On the Friday before Christmas, Zeitgeist received emails from Hermès, Veuve Cliquot, Emilio Pucci and Yves Saint Laurent. Perrier Jouet, Zegna, Tod’s and Selfridges all followed suit over the ensuing days. Only Selfridges’ email was about a sale. Other emails simply promoted the new season or reminded the reader that there was still time to place an order before Christmas. Some have begun to tie their products in to the lifestyle of their prospective customers, such as Veuve with its The Season campaign. It might be thought that these emails missed a trick by not offering some kind of promotion to those people whom the brand deigned to have on their list, to reward their loyalty in the midst of a recession. No such luck, however.

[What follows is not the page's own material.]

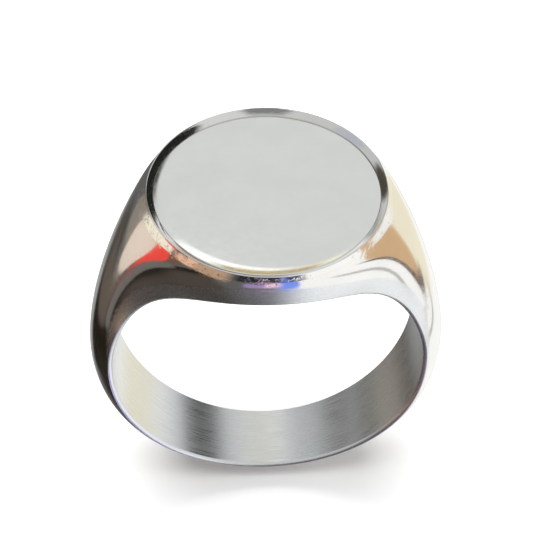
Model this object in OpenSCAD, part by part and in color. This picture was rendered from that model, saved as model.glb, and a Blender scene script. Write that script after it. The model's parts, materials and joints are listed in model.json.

For most of these brands, any such indulgence would not impact the bottom line so much as it would impact the image of the brand. Keeping a semblance of dignity while reminding the shopper of their presence goes a long way. For example, Hermès holds discreet sales for loyal customers at the Dorchester Hotel rather than in-store. Moreover, Louis Vuitton never has sales. Surplus products are destroyed.

However, the recession has in some cases led to some fashionista legerdemain. On a trip to Chloé two weeks before Christmas, Zeitgeist was identified as a returning customer and offered a discreet 40% discount on any purchase.

On Christmas Eve, Zeitgeist found Harrod’s had quietly begun its sale, with 50% off a huge array of items. A significant move as Harrod’s is a stalwart for not starting sales until after Christmas. What has brought about these relatively drastic measures? Though some brands are undoubtedly suffering, the recession has more exacerbated already pressing problems, rather than being the problem itself. Some brands, such as Hermès and Louis Vuitton are doing well. Vuitton contributes some 70% of group LVMH’s profit. In truth, the principle reason for such significant discounting is due to customers expecting and demanding them.

Away from the boutiques themselves, both Gucci and Hermès are currently playing on their equestrian roots. Gucci have decided to take advantage of the rather lucrative industry that has built up surrounding used products, recently starting a venture with Christie’s. Vuitton recently began a new campaign, from Ogilvy and Mather in Paris, which shows the artisans at work. The brand is trying to tread the fine line between its brilliant, bling ready-to-wear collection designed by Marc Jacobs, and the immense heritage it has in the luggage it has been painstakingly making since 1854.

During the recession then, most brands have been sticking to their guns (or the fashionable equivalent), waiting for credit to flow once more, so the cycle can start all over again. Chanel’s new surfboards should get things going again.